Five years after my first winter bird survey, I operated a banding station, using mist nets for capturing birds, at the census/survey plot for a single season in the winter of 1991-92. Banding and census/survey work are two entirely different approaches for determining the number of species and their abundance on a particular site, and the two methods are not directly comparable. Mist netting is biased towards those species that spend more time at ground level or in the shrub layer or understory and rarely captures birds found at higher canopy levels. Netting is also biased against capturing the larger, sparsely distributed birds such as hawks, owls, and waterfowl. Finally, mist netting results in capturing only a limited sample of birds that actually occur at the site. Nevertheless, banding can provide some insights into the relative abundance and the number of species that occur on a given area. Banders sometimes conduct limited surveys in order to determine which birds may have been overlooked and unaccounted for during banding efforts.
My banding results revealed a total number of 77 birds representing 19 species. With one exception the most abundant banded birds were nearly the same as for the winter survey done five years earlier: American robin was the most abundant with 19 banded, followed by both ruby-crowned kinglet and yellow-rumped warbler, tied for second at 9 birds each. Robins alone represented nearly 25% of the total birds banded, and combined with the other two species resulted in 48% of the total number banded.
The one exception was the white-throated sparrow, which was 15th in abundance for the survey count done in 1986 but tied for second place with the kinglet and warbler with 9 banded in 1991-92. This difference was explained by Hurricane Hugo’s passage near the park in September, 1989, which knocked known dozens of trees on the site and created large canopy gaps. These light gaps quickly filled in with dense patches of switch cane as well as shrubs and thickets, all of which created favorable sparrow habitat.
Another difference between the banding and survey periods was the presence of red-headed woodpeckers in 1991-92 (three of which were banded), while none were observed in 1986. This was due to the lack of laurel oak acorns, their primary winter food, in 1986, while a good acorn crop was present in 1991.
Twelve years after conducting the first WBPS, I did another winter count at the same location in 1998-99. I found a total of 32 species and an average of 145 birds per visit (1,810 birds per square kilometer or 699 birds per square mile). Although four more species were found in 1998 than 1986, the density figures, while still impressively high, were slightly lower than from 1986. Much of this difference was accounted for by the reduced number of robins, less than half, as a result of a relatively poor crop of holly berries. The “Big Three” were again most abundant, although yellow-rumped warblers were just barely in first place, with an average of 22.3 birds per visit, closely followed by American robins, with 21.8 birds, and ruby-crowned kinglets in third place, with 18.4 birds per visit. Overall the three species accounted for 62% of the total individuals found on the plot, a number nearly identical with the 63% found twelve years earlier.

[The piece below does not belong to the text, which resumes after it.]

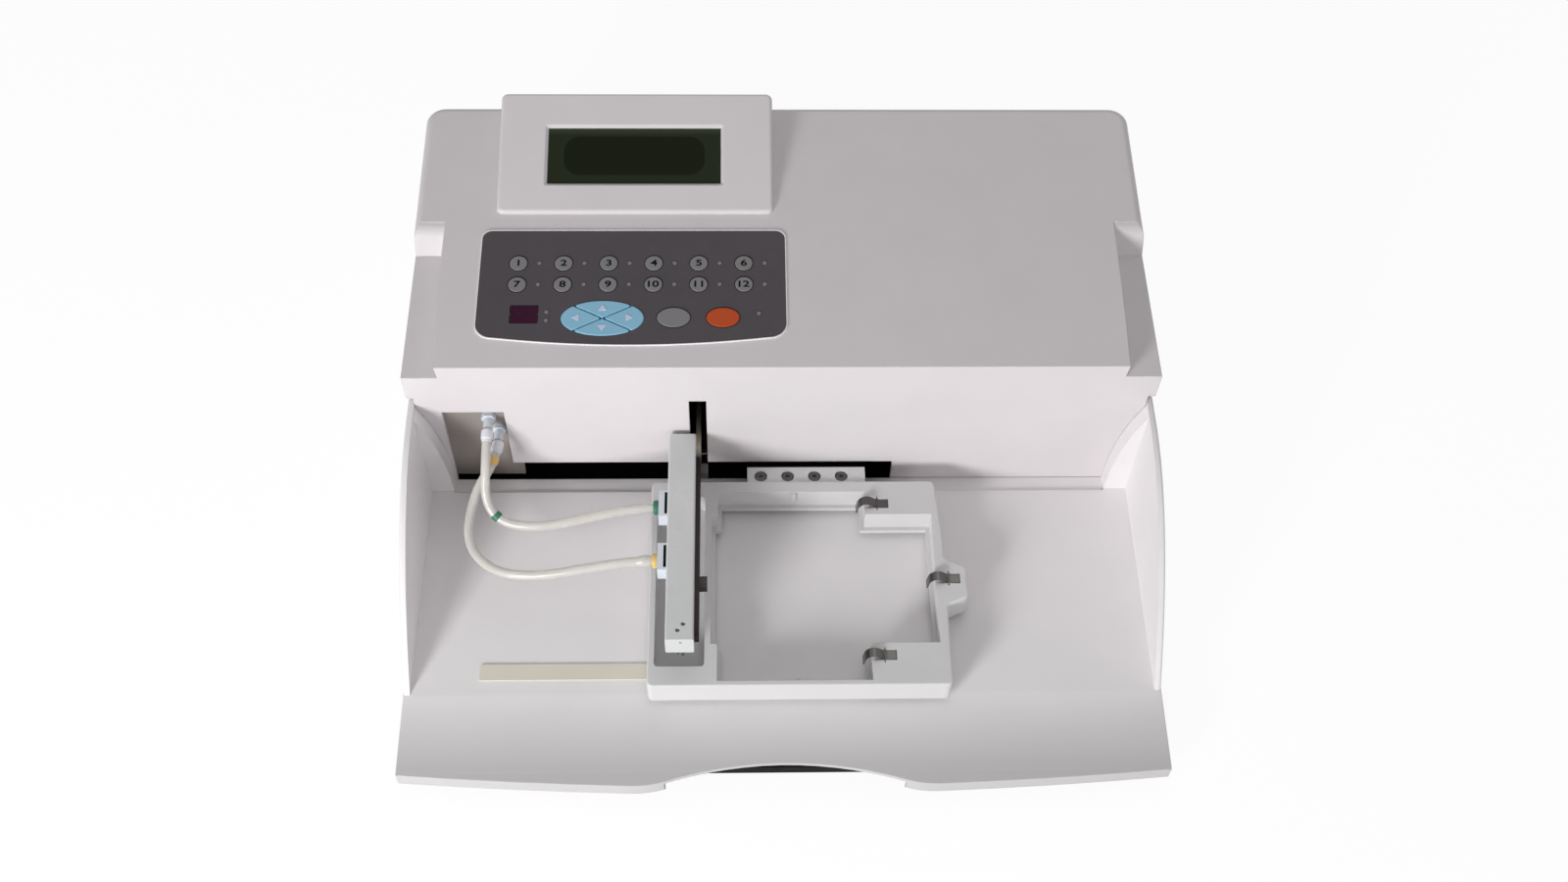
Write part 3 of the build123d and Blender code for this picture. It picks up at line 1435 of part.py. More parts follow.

Red-headed woodpeckers were common in the winter of 1998 and actually ranked fifth in abundance with an average of 7.2 individuals per visit. And based on the Congaree Christmas Bird Count, 1998 turned out to have the highest number of red-headed woodpeckers ever recorded in the twenty-three year history of the count.
The number of white-throated sparrows had declined significantly at the site during the seven-year period since banding. They ranked 15th in abundance, the same rank as when the first survey count was done in 1986. This decline was explained by the fact that due to rapid canopy closure since Hurricane Hugo, the thickets and cane patches created by the hurricane had thinned out to the point that most were no longer suitable as sparrow habitat. This process of swift recovery from a significant natural disturbance (basically an eight-to-ten year period of recovery to pre-disturbance conditions) was also noted for breeding birds at the site.
Congaree’s large variety of breeding birds, many with colorful plumage and distinctive song, continues to garner most of our attention, but its winter birdlife is just as impressive. If you spend enough time there with binoculars in December, January, and February, you will understand why.